The ethnological problem is thus succinctly stated by Commandant d'Ollone:
Are there in the midst of China populations which do not belong to the Yellow Race? If there are and they have come from elsewhere, we ought to find traces of their passage, colonies which they have left on the way, discover whence they came and to what original family to assign them. If, however, they are indigenous, or at least if they arrived before the beginning of history, then the Far East is not the cradle of the Yellow Race; it is this last which has come from far and has dispossessed the indigenous races, incorporating many of them without doubt, and its homogeneity is a fiction.
Here may be quoted a note by Madame Blavatsky in The Secret Doctrine, Vol. II, page 280;
"What would you say to our affirmation that the Chinese—I speak of the inland, the true Chinaman, not of the hybrid mixture between the Fourth and Fifth Races now occupying the throne, the aborigines who belong in their unallied nationality wholly to the highest and last branch of the Fourth Race—reached their highest civilization when the Fifth had hardly appeared in Asia" (Esoteric Buddhism, p. 67). And this handful of the inland Chinese are all of a very high stature. Could the most ancient MSS. in the Lolo language (that of the aborigines of China) be got at and translated correctly, many a priceless piece of evidence would be found. But they are as rare as their language is unintelligible. So far one or two European archaeologists only have been able to procure such priceless works.
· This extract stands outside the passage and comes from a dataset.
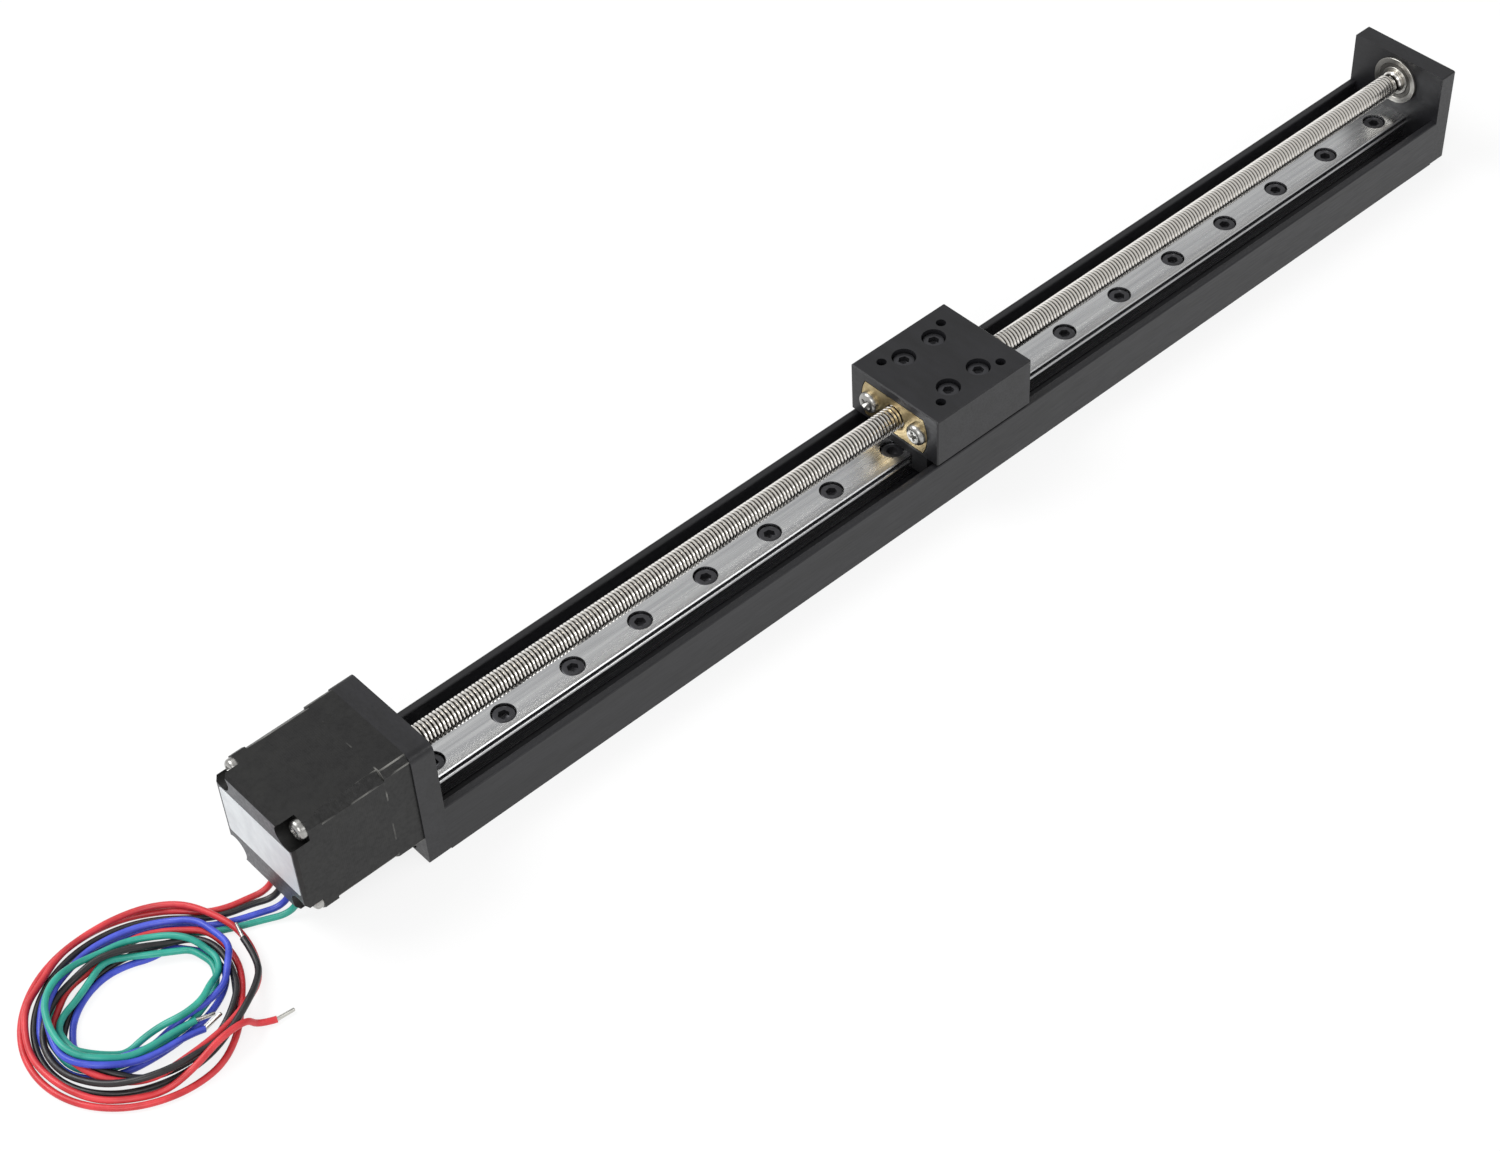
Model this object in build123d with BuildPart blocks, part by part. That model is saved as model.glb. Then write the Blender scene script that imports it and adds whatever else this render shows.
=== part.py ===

This was written in 1888. It may be added that the Lolo nobles preserve very carefully their genealogies. To return to the Miao-Tseu. They, says d'Ollone,
are usually considered as having no writing of their own. Taking advantage of the fact that one of them, who had a law-suit, asked my help, I begged him to put his case in writing. This he did without any difficulty, and assured me that since their subjection by the Chinese, the latter having destroyed all the books they could discover, the Miao-Tseu had hidden those that remained, and had feigned ever since to be ignorant of the art of writing; they possessed, however, numerous books containing the annals of their race.
We must refer our readers to d'Ollone's book for an interesting account of his "hunt for documents."
After studying the Miao-Tseu and the semi-independent Lolos the expedition returned to Ma-Tao-Tseu, whence they had set out, where d'Ollone met some pimos or learned Lolos who while they can read the sacred books, have no priestly functions and must by no means be considered as priests. With one of them, who was especially intelligent and well-informed, "my Lolo professor," as he calls him, d'Ollone worked hard for a fortnight, learning the Lolo writing and laying the foundations of a Lolo-French dictionary. At the end of that time,
as a recompense for my zeal, my professor presented me with five volumes, treating, he said, of religion, geography, history, mathematics, and various sciences.